ELISE HU, BYLINE: When ordinary Japanese began disappearing, it left a mystery and family members behind. Koichiro Iizuka was a toddler when his mom dropped him off at day care and never returned.
KOICHIRO IIZUKA: (Through interpreter) I'm turning 40 this year, and for 39 years, I haven't seen my mother. I have no memory of my mother.
HU: In 2002, North Korea admitted it operated a state-sponsored abduction program and confirmed it had taken Iizuka's mother and at least a dozen other Japanese citizens.
IIZUKA: (Through interpreter) I understand that for people who aren't familiar with the issue, it is an abnormal, unbelievable situation. It was like that for me at the beginning.
HU: The Japanese abductees were mostly young people. They were taken to North Korea and forced to teach North Korean spies Japanese customs and language so those spies could then more easily infiltrate Japan. North Korea has also kidnapped South Koreans, Europeans and Southeast Asians for the same purposes.
STEPHEN NAGY: So it's not just a Japanese problem.
HU: Stephen Nagy teaches international relations at Tokyo's International Christian University.
NAGY: Where I think it's more sensitive in the Japanese case, is the Japanese nationals have a sense of we're all Japanese. The Japanese expression is (speaking Japanese) and that when a Japanese is not brought home to the homeland and not put in the ancestral grave, that there's a sense of detachment, a sense of amputation.
HU: Iizuka still believes his mom is alive and continues pushing for her return, pressing the issue with a succession of U.S. presidents, including Donald Trump today.
IIZUKA: (Through interpreter) We are speaking to the most influential figure in the world. And we ask him to speak on the behalf of Japan and put pressure directly on Kim Jong Un for us. That is our hope.
HU: But because tensions are running so high with North Korea, other relatives of abductees aren't feeling so hopeful.
TORU HASUIKE: Hi.
HU: Toru Hasuike's brother was also taken in the 1970s but is one of the handful of kidnap victims that North Korea actually returned. He says his brother is living in freedom now. But because so many other Japanese are still held, he still acts like a hostage.
HASUIKE: (Through interpreter) There are these people who haven't come back, and he has to think about them and what will happen to them and how his actions will affect them. And so he is not mentally free. He is carrying them on his back until they all come back.
HU: Hasuike advocates direct talks with North Korea instead of economic and military pressure.
HASUIKE: (Through translator) I'd say, don't get in a war with these people. Negotiate.

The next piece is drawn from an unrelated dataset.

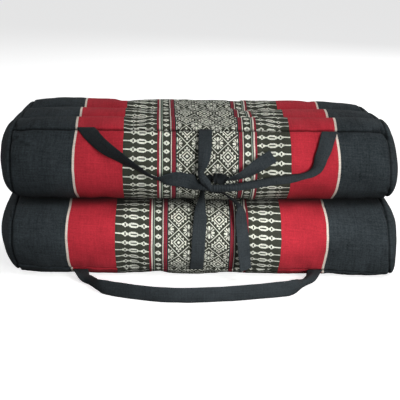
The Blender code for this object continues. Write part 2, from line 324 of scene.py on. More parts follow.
def section(height, squash, closeness):
    """A block's section as (y, h) points, h rising from the inner face at 0 to the channel crests."""
    fill = 1.0 - END_GROOVE_LOSS * closeness
    valley = height - VALLEY_DEPTH * fill
    seam = height - SEAM_DROP
    seams = ((INNER_FRONT_Y, INNER_SEAM_LIFT), (FRONT_SEAM_Y, seam), (VALLEY_FRONT_Y, valley),
             (VALLEY_BACK_Y, valley), (BACK_SEAM_Y, seam), (INNER_BACK_Y, INNER_SEAM_LIFT))
    side_rise = height + squash - (seam + valley) / 2
    # For each stretch: its rise, how its crest is shifted, and how full its first and its second half are
    shapes = (
        (FRONT_BULGE, 0.92, 2.5, 2.2),
        (side_rise, 0.86, 1.35, 2.3),
        (VALLEY_DEPTH * fill + squash, 1.0, 2.3, 2.3),
        (side_rise, 1.1, 2.3, 2.3),
        (BACK_BULGE, 1.0, 2.3, 2.3),
        (INNER_SEAM_LIFT + INNER_SQUASH, 1.0, 3.0, 3.0),
    )
    stretches = zip(seams, seams[1:] + seams[:1], STRETCHES, shapes)
    return np.concatenate([puff(start, end, steps, *shape) for start, end, steps, shape in stretches])


def nearness(x, side):
    """0 at the middle of a block, 1 at its end on one side, which is 1 for the right and -1 for the left."""
    return np.maximum(0.0, side * 2.0 * x / WIDTH)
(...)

HU: Latest moves by Japanese and U.S. governments are going in the opposite direction. Communications have gone cold after numerous nuclear provocations. And Stephen Nagy says the situation has opened up factions within the abductees' families. Is ratcheting up pressure on the north going to get their loved ones home, or is diplomatic engagement the safer route?
NAGY: Politicians have instrumentalized the kidnapped victims in many different ways. And I think there's an interaction here between international politics and domestic politics in both countries.
HU: Some 40 years since the Japanese were kidnapped, Iizuka, whose mom is still missing, says time is working against them.
IIZUKA: (Through interpreter) The only resolution to this is to have the abductees return to our country. That has not happened. This issue is all or nothing.
HU: He and the other relatives don't agree on policy, but they do agree on their goal. Elise Hu, NPR News, Tokyo.